Unlike some destinations where the fishing is the only attraction, Aruba is a great choice for an all-around family vacation. It’s safe, clean and beautifully scenic. And with outstanding fishing, it just might be the next Caribbean hot spot.

Fishing in Aruba

Plenty of Options Nearshore or on Land

Unlike some destinations where the fishing is the only attraction, Aruba is a great choice for an all-around family vacation. It’s safe, clean and beautifully scenic. And with outstanding fishing, it just might be the next Caribbean hot spot.

Richard Gibson

Getting There

Queen Beatrix International Airport (AUA) is located just a short drive from Oranjestad. It offers international service to the United States and most countries in the Caribbean and Europe, with direct flights from the Netherlands. Be sure to arrive early for your departure flight since American residents clear through U.S. Customs and Immigration in Aruba rather than back in the States. For those arriving by boat, there are two private clubs and at least two commercial marinas to choose from. The Renaissance Marina in downtown Oranjestad is within easy walking distance from everything. However, many visiting captains prefer the services offered by Eric Mansur’s Varadero Marina, only a short drive away. The Renaissance Aruba Resort and Casino in Oranjestad is a popular choice for lodging, due to its central location. The charter docks are also right across the street, and there’s plenty to do within walking distance of the hotel.
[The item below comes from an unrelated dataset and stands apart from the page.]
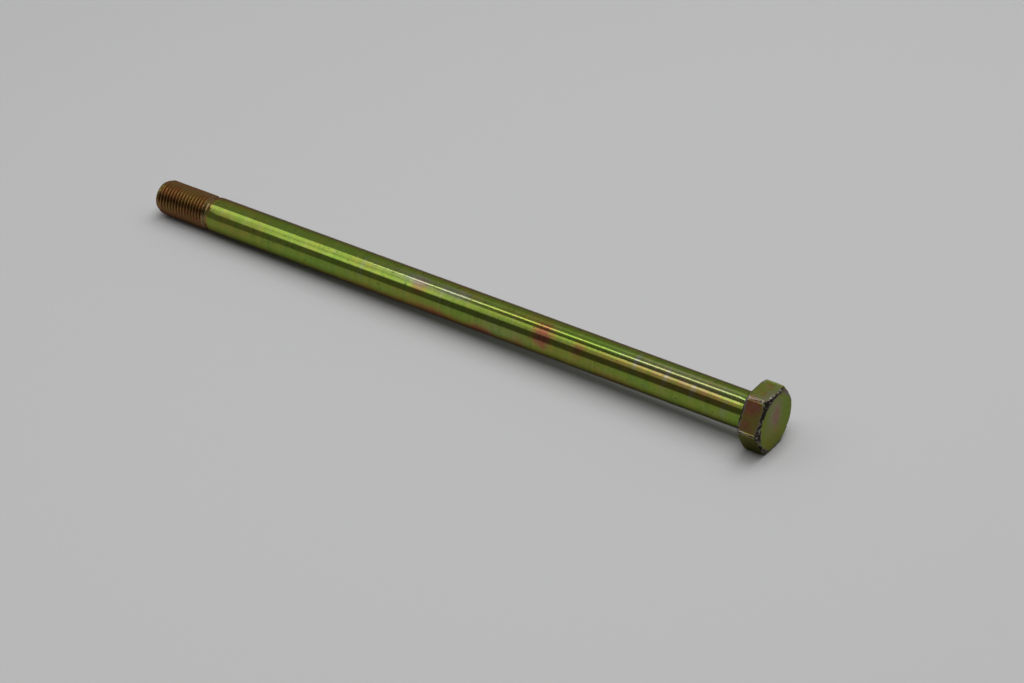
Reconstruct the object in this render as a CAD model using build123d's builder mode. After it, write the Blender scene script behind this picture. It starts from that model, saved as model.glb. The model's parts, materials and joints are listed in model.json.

A number of charter operations are available in Aruba, but many specialize in half-day trips for the cruise-ship clients. If you want a full day of marlin fishing, be sure to discuss that in advance with your captain prior to booking your trip. Three top operations are Teaser Charters (teaserfishingaruba.com), Driftwood Sportfishing (driftwoodfishingcharters.com) and Ola Sportfishing (olasportfishingaruba.com).